Eu trabalho para isso, Mário, eu pedi pro meu ministro do Desenvolvimento Agrário que eu quero uma prateleira de propriedades improdutivas desse país, para que a gente não precise ficar discutindo mais ocupação de terra ou invasão de terra. Se a gente tiver pronta a prateleira de todas as terras disponibilizadas nesse país, a gente pode resolver o problema dos quilombolas nesse país, a gente pode resolver o problema de todo o trabalhador rural que quer terra, do Movimento Sem Terra e de todos os outros movimentos, a gente pode ajudar.
Então, eu pretendo, esse ano, sabe, anunciar ao Brasil a prateleira da quantidade de terra que nós temos disponibilizada, seja a terra da União, seja a terra que já está aprovada, que não é produtiva, que a gente tem que tomar uma atitude de tornar essa terra produtiva. A mesma coisa, mas nós vamos fazer com propriedade do Governo Federal. Tem muitos prédios, tem muito terreno, tem muita coisa que estão aí criando barata, criando rato, ou seja, e não é possível que a gente não dê utilidade para isso. Então, a gente vai pegar tudo o que tiver, tudo o que tiver, e a gente vai ver o que é possível vender para construir outra coisa nova, o que é possível reutilizar, mas a gente vai fazer com que o povo brasileiro tenha acesso a esses lugares, sabe, que o Governo Federal não utiliza. Tem, só o INSS, tem 3 mil prédios, ou seja, não tem sentido, não tem sentido. No Rio de Janeiro, tem muita coisa, em São Paulo tem muita coisa, na Bahia tem muita coisa, então, nós precisamos fazer com que isso volte para as mãos do povo. Nós vamos tentar dar um jeito. Aí, a minha alegria, porque o terreno do Cimatec, na Bahia, é no aeroporto. É um espaço que a Aeronáutica nos cedeu.
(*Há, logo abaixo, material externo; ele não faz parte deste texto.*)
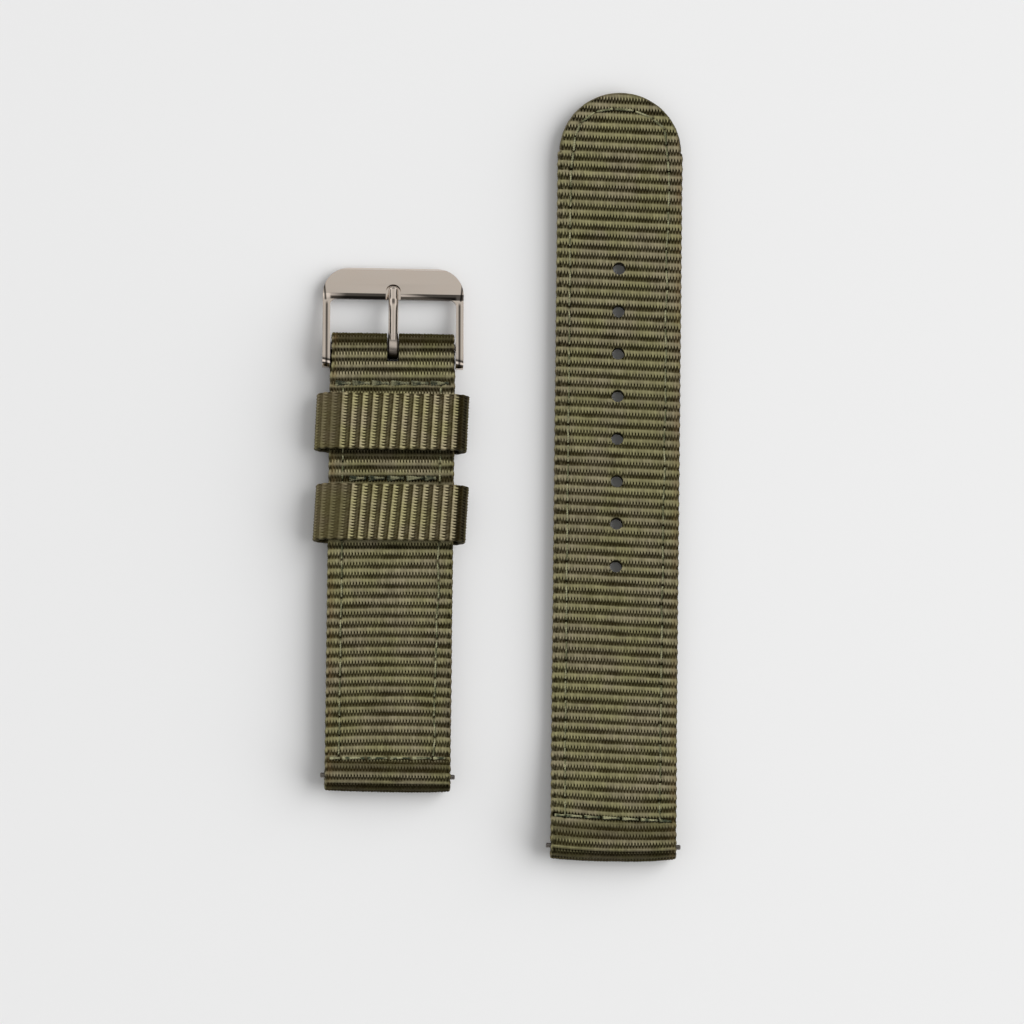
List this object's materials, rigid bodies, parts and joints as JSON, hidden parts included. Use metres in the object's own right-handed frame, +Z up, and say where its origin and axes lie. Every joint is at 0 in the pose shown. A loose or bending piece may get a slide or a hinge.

E também o ITA, no Ceará, é um espaço que a Aeronáutica nos cedeu para que a gente possa qualificar a educação nesse país de forma gente altamente qualificada para melhorar a situação do povo brasileiro.
Então, Mário, muito obrigado, muito obrigado. É muito importante no país a gente ter jornalista qualificado como você, sabe, com o teu temperamento, com o teu conhecimento, e isso ajuda a bem informar o povo brasileiro.
Um abraço, um abraço ao Jerônimo, um abraço à esposa do Jerônimo e ao povo baiano como um todo. E beijo no coração, Mário.